▶ **Material to process**
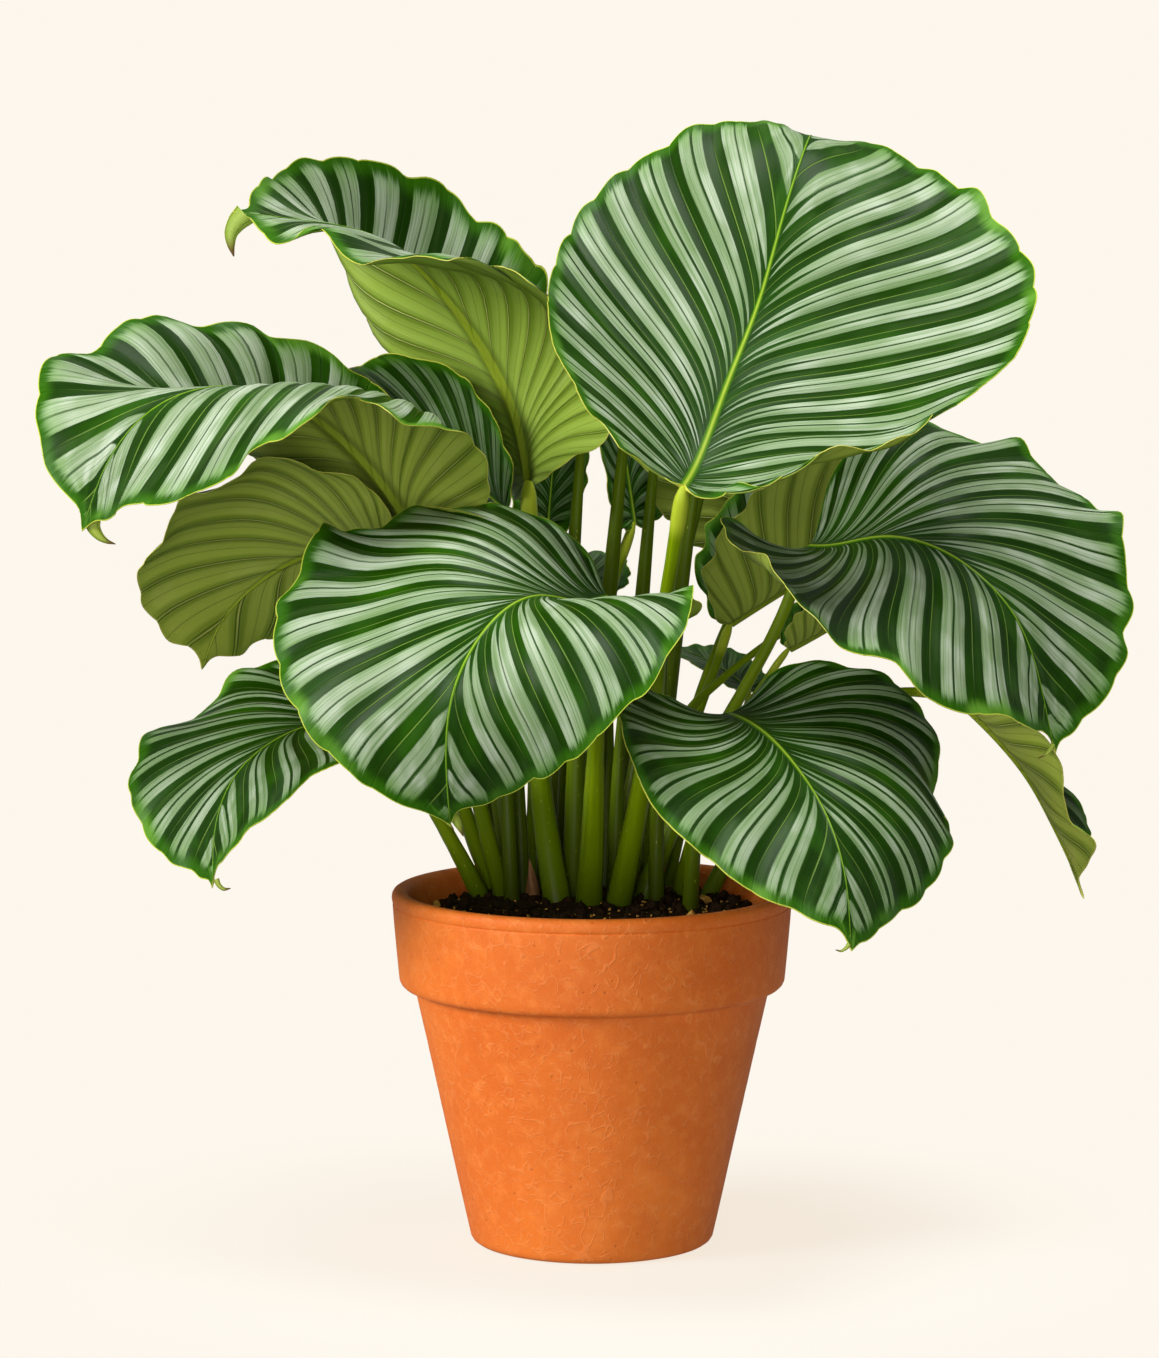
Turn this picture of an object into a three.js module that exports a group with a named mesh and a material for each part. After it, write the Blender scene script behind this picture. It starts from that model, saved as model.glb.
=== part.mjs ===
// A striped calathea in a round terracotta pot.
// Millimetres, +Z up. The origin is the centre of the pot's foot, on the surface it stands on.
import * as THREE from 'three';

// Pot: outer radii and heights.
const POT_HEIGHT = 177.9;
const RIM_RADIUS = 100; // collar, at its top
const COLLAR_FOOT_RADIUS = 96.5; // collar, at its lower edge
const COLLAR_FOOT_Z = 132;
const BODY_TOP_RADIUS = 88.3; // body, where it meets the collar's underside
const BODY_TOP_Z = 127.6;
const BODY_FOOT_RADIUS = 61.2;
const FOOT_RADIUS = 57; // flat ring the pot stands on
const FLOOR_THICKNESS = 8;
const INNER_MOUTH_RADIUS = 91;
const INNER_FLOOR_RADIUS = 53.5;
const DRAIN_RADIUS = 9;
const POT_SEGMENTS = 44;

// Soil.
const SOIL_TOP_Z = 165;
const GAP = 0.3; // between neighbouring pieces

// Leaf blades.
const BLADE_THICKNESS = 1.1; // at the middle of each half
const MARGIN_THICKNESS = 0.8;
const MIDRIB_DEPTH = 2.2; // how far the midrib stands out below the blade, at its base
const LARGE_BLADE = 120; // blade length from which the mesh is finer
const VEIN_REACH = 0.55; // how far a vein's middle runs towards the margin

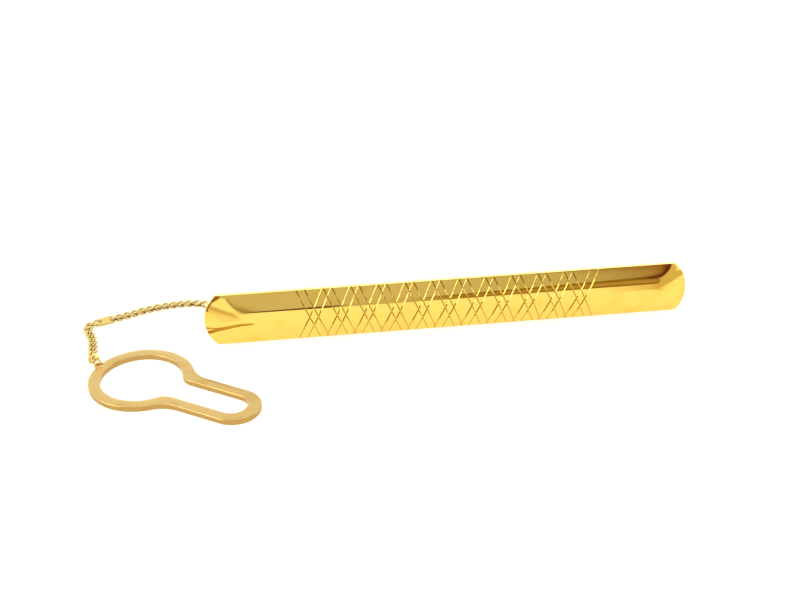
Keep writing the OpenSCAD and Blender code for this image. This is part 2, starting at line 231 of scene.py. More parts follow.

▶ **Exercise directions**
Return the lines above exactly, keeping every word.

▶ **Answer to the task**
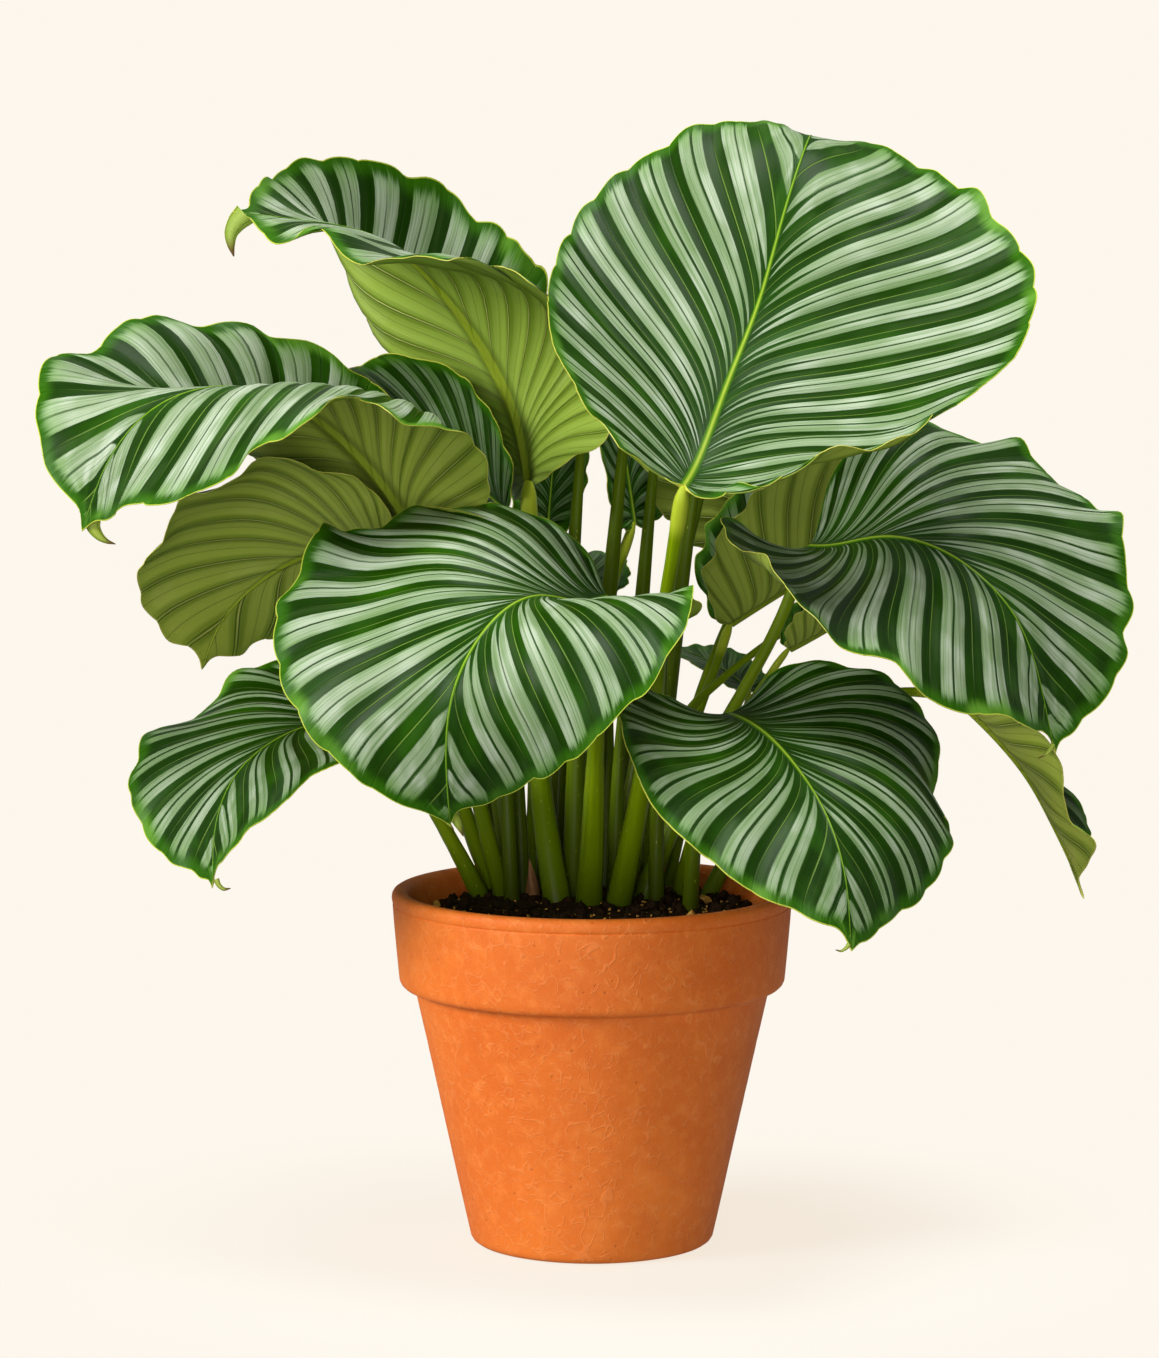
Turn this picture of an object into a three.js module that exports a group with a named mesh and a material for each part. After it, write the Blender scene script behind this picture. It starts from that model, saved as model.glb.
=== part.mjs ===
// A striped calathea in a round terracotta pot.
// Millimetres, +Z up. The origin is the centre of the pot's foot, on the surface it stands on.
import * as THREE from 'three';

// Pot: outer radii and heights.
const POT_HEIGHT = 177.9;
const RIM_RADIUS = 100; // collar, at its top
const COLLAR_FOOT_RADIUS = 96.5; // collar, at its lower edge
const COLLAR_FOOT_Z = 132;
const BODY_TOP_RADIUS = 88.3; // body, where it meets the collar's underside
const BODY_TOP_Z = 127.6;
const BODY_FOOT_RADIUS = 61.2;
const FOOT_RADIUS = 57; // flat ring the pot stands on
const FLOOR_THICKNESS = 8;
const INNER_MOUTH_RADIUS = 91;
const INNER_FLOOR_RADIUS = 53.5;
const DRAIN_RADIUS = 9;
const POT_SEGMENTS = 44;

// Soil.
const SOIL_TOP_Z = 165;
const GAP = 0.3; // between neighbouring pieces

// Leaf blades.
const BLADE_THICKNESS = 1.1; // at the middle of each half
const MARGIN_THICKNESS = 0.8;
const MIDRIB_DEPTH = 2.2; // how far the midrib stands out below the blade, at its base
const LARGE_BLADE = 120; // blade length from which the mesh is finer
const VEIN_REACH = 0.55; // how far a vein's middle runs towards the margin

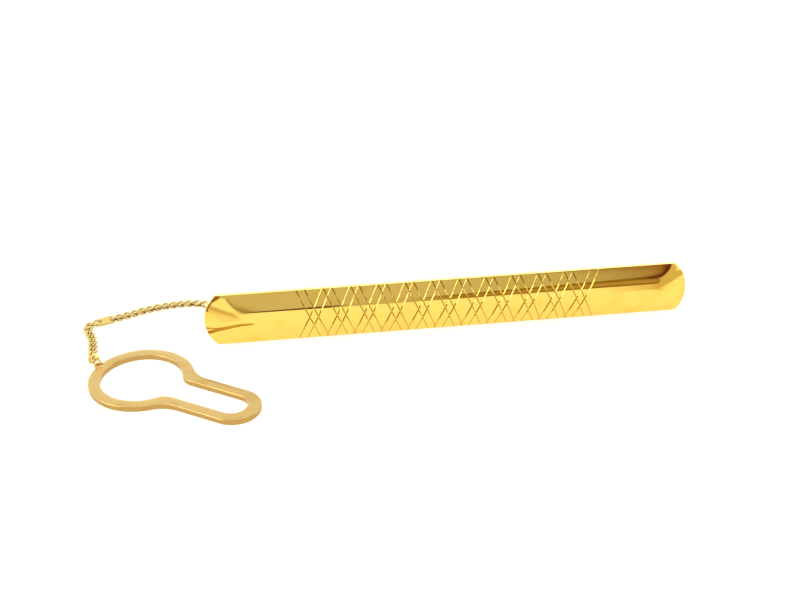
Keep writing the OpenSCAD and Blender code for this image. This is part 2, starting at line 231 of scene.py. More parts follow.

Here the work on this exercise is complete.